_Material provided_
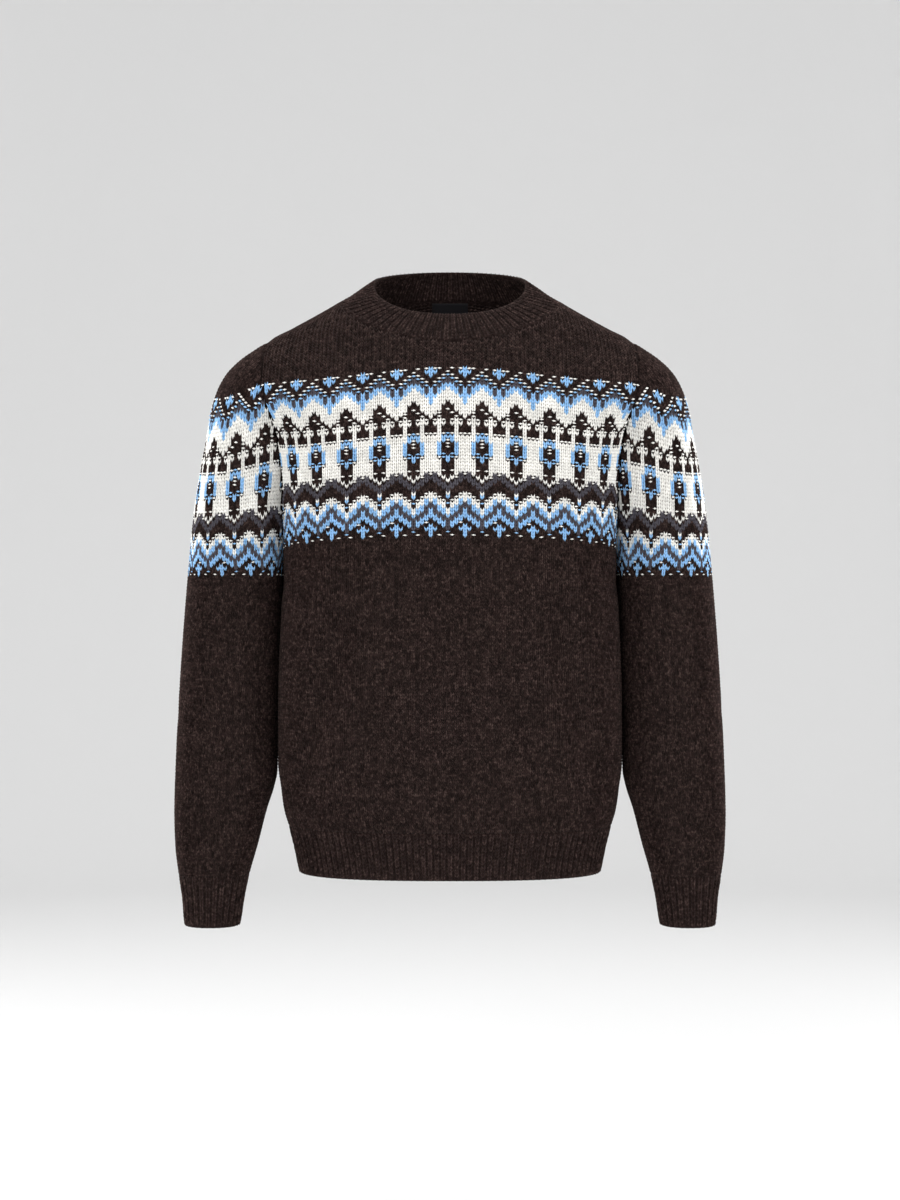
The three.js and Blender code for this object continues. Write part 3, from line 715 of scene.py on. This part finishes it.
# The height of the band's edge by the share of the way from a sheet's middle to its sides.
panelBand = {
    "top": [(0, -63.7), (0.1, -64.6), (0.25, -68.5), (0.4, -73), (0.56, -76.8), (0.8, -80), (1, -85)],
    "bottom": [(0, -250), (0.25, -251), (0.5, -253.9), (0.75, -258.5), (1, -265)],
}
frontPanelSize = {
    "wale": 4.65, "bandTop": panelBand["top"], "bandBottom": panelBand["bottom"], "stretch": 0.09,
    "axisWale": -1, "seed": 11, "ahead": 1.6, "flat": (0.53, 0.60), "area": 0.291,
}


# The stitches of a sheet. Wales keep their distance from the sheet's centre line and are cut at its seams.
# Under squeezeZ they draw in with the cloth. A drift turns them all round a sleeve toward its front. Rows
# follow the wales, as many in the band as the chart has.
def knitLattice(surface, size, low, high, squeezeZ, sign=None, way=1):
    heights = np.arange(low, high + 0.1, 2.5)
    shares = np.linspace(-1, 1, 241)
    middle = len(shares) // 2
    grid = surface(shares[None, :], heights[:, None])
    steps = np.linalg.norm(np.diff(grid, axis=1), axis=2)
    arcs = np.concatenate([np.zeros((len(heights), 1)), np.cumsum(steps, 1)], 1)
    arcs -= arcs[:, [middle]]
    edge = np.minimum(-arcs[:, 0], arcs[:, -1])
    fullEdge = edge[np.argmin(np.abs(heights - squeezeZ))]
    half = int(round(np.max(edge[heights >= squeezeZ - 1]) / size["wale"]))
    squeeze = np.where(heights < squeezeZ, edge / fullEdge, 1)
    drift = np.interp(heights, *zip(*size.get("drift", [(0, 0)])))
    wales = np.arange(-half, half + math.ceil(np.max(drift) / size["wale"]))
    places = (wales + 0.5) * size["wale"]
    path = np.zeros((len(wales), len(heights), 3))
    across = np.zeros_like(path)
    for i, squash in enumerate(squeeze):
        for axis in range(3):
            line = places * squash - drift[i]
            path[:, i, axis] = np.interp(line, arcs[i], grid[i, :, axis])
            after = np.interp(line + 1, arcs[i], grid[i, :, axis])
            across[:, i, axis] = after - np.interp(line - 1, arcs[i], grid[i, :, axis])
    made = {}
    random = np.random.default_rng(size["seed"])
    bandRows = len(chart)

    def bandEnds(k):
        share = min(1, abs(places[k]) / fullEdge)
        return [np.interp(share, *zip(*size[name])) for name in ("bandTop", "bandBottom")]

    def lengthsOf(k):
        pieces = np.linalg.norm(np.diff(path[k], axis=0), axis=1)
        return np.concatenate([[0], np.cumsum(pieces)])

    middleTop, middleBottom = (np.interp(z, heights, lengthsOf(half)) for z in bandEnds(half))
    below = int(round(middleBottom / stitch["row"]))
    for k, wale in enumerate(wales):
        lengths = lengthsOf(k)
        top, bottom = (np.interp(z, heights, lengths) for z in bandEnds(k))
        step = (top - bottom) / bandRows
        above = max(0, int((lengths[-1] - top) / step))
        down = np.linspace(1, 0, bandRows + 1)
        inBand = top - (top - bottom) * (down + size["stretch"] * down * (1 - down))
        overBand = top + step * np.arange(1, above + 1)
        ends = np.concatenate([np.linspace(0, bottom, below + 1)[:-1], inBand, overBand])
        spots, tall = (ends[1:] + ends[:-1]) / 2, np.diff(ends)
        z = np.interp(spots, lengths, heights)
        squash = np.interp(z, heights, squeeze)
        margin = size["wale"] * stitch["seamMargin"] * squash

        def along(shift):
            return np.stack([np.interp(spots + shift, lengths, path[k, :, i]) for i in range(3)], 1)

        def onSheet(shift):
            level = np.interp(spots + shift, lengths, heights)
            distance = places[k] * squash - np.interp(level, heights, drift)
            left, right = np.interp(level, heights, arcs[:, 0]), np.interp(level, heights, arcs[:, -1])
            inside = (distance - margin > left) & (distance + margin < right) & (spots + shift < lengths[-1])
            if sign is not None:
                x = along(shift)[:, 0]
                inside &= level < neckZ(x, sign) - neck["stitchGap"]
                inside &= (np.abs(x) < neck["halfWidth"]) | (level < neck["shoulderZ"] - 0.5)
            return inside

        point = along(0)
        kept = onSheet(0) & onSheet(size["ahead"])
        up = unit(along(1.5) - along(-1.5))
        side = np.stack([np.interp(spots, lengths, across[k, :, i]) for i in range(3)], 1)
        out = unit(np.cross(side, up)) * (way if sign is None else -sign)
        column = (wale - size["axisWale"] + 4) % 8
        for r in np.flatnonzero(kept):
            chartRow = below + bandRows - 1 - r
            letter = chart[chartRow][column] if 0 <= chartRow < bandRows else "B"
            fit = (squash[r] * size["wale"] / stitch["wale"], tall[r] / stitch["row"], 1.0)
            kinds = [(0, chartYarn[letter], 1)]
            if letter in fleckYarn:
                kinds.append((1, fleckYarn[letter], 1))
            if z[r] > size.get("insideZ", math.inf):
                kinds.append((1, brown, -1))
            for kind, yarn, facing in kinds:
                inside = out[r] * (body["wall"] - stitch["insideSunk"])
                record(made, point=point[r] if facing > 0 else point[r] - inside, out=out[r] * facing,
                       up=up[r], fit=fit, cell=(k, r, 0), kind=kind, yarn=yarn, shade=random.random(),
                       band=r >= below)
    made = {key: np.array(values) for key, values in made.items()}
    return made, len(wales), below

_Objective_
Quote each line of the data above exactly as written.

_Solution for this exercise_
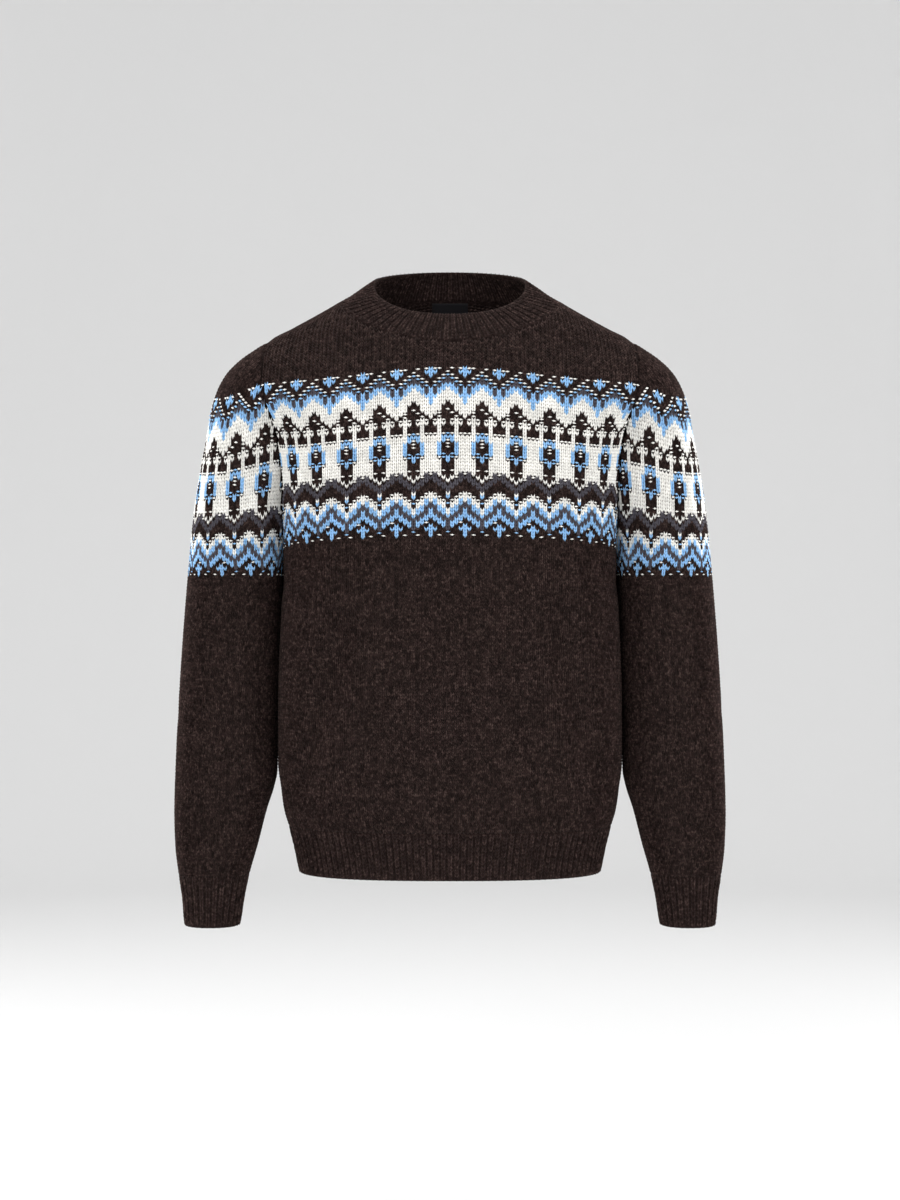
The three.js and Blender code for this object continues. Write part 3, from line 715 of scene.py on. This part finishes it.
# The height of the band's edge by the share of the way from a sheet's middle to its sides.
panelBand = {
    "top": [(0, -63.7), (0.1, -64.6), (0.25, -68.5), (0.4, -73), (0.56, -76.8), (0.8, -80), (1, -85)],
    "bottom": [(0, -250), (0.25, -251), (0.5, -253.9), (0.75, -258.5), (1, -265)],
}
frontPanelSize = {
    "wale": 4.65, "bandTop": panelBand["top"], "bandBottom": panelBand["bottom"], "stretch": 0.09,
    "axisWale": -1, "seed": 11, "ahead": 1.6, "flat": (0.53, 0.60), "area": 0.291,
}


# The stitches of a sheet. Wales keep their distance from the sheet's centre line and are cut at its seams.
# Under squeezeZ they draw in with the cloth. A drift turns them all round a sleeve toward its front. Rows
# follow the wales, as many in the band as the chart has.
def knitLattice(surface, size, low, high, squeezeZ, sign=None, way=1):
    heights = np.arange(low, high + 0.1, 2.5)
    shares = np.linspace(-1, 1, 241)
    middle = len(shares) // 2
    grid = surface(shares[None, :], heights[:, None])
    steps = np.linalg.norm(np.diff(grid, axis=1), axis=2)
    arcs = np.concatenate([np.zeros((len(heights), 1)), np.cumsum(steps, 1)], 1)
    arcs -= arcs[:, [middle]]
    edge = np.minimum(-arcs[:, 0], arcs[:, -1])
    fullEdge = edge[np.argmin(np.abs(heights - squeezeZ))]
    half = int(round(np.max(edge[heights >= squeezeZ - 1]) / size["wale"]))
    squeeze = np.where(heights < squeezeZ, edge / fullEdge, 1)
    drift = np.interp(heights, *zip(*size.get("drift", [(0, 0)])))
    wales = np.arange(-half, half + math.ceil(np.max(drift) / size["wale"]))
    places = (wales + 0.5) * size["wale"]
    path = np.zeros((len(wales), len(heights), 3))
    across = np.zeros_like(path)
    for i, squash in enumerate(squeeze):
        for axis in range(3):
            line = places * squash - drift[i]
            path[:, i, axis] = np.interp(line, arcs[i], grid[i, :, axis])
            after = np.interp(line + 1, arcs[i], grid[i, :, axis])
            across[:, i, axis] = after - np.interp(line - 1, arcs[i], grid[i, :, axis])
    made = {}
    random = np.random.default_rng(size["seed"])
    bandRows = len(chart)

    def bandEnds(k):
        share = min(1, abs(places[k]) / fullEdge)
        return [np.interp(share, *zip(*size[name])) for name in ("bandTop", "bandBottom")]

    def lengthsOf(k):
        pieces = np.linalg.norm(np.diff(path[k], axis=0), axis=1)
        return np.concatenate([[0], np.cumsum(pieces)])

    middleTop, middleBottom = (np.interp(z, heights, lengthsOf(half)) for z in bandEnds(half))
    below = int(round(middleBottom / stitch["row"]))
    for k, wale in enumerate(wales):
        lengths = lengthsOf(k)
        top, bottom = (np.interp(z, heights, lengths) for z in bandEnds(k))
        step = (top - bottom) / bandRows
        above = max(0, int((lengths[-1] - top) / step))
        down = np.linspace(1, 0, bandRows + 1)
        inBand = top - (top - bottom) * (down + size["stretch"] * down * (1 - down))
        overBand = top + step * np.arange(1, above + 1)
        ends = np.concatenate([np.linspace(0, bottom, below + 1)[:-1], inBand, overBand])
        spots, tall = (ends[1:] + ends[:-1]) / 2, np.diff(ends)
        z = np.interp(spots, lengths, heights)
        squash = np.interp(z, heights, squeeze)
        margin = size["wale"] * stitch["seamMargin"] * squash

        def along(shift):
            return np.stack([np.interp(spots + shift, lengths, path[k, :, i]) for i in range(3)], 1)

        def onSheet(shift):
            level = np.interp(spots + shift, lengths, heights)
            distance = places[k] * squash - np.interp(level, heights, drift)
            left, right = np.interp(level, heights, arcs[:, 0]), np.interp(level, heights, arcs[:, -1])
            inside = (distance - margin > left) & (distance + margin < right) & (spots + shift < lengths[-1])
            if sign is not None:
                x = along(shift)[:, 0]
                inside &= level < neckZ(x, sign) - neck["stitchGap"]
                inside &= (np.abs(x) < neck["halfWidth"]) | (level < neck["shoulderZ"] - 0.5)
            return inside

        point = along(0)
        kept = onSheet(0) & onSheet(size["ahead"])
        up = unit(along(1.5) - along(-1.5))
        side = np.stack([np.interp(spots, lengths, across[k, :, i]) for i in range(3)], 1)
        out = unit(np.cross(side, up)) * (way if sign is None else -sign)
        column = (wale - size["axisWale"] + 4) % 8
        for r in np.flatnonzero(kept):
            chartRow = below + bandRows - 1 - r
            letter = chart[chartRow][column] if 0 <= chartRow < bandRows else "B"
            fit = (squash[r] * size["wale"] / stitch["wale"], tall[r] / stitch["row"], 1.0)
            kinds = [(0, chartYarn[letter], 1)]
            if letter in fleckYarn:
                kinds.append((1, fleckYarn[letter], 1))
            if z[r] > size.get("insideZ", math.inf):
                kinds.append((1, brown, -1))
            for kind, yarn, facing in kinds:
                inside = out[r] * (body["wall"] - stitch["insideSunk"])
                record(made, point=point[r] if facing > 0 else point[r] - inside, out=out[r] * facing,
                       up=up[r], fit=fit, cell=(k, r, 0), kind=kind, yarn=yarn, shade=random.random(),
                       band=r >= below)
    made = {key: np.array(values) for key, values in made.items()}
    return made, len(wales), below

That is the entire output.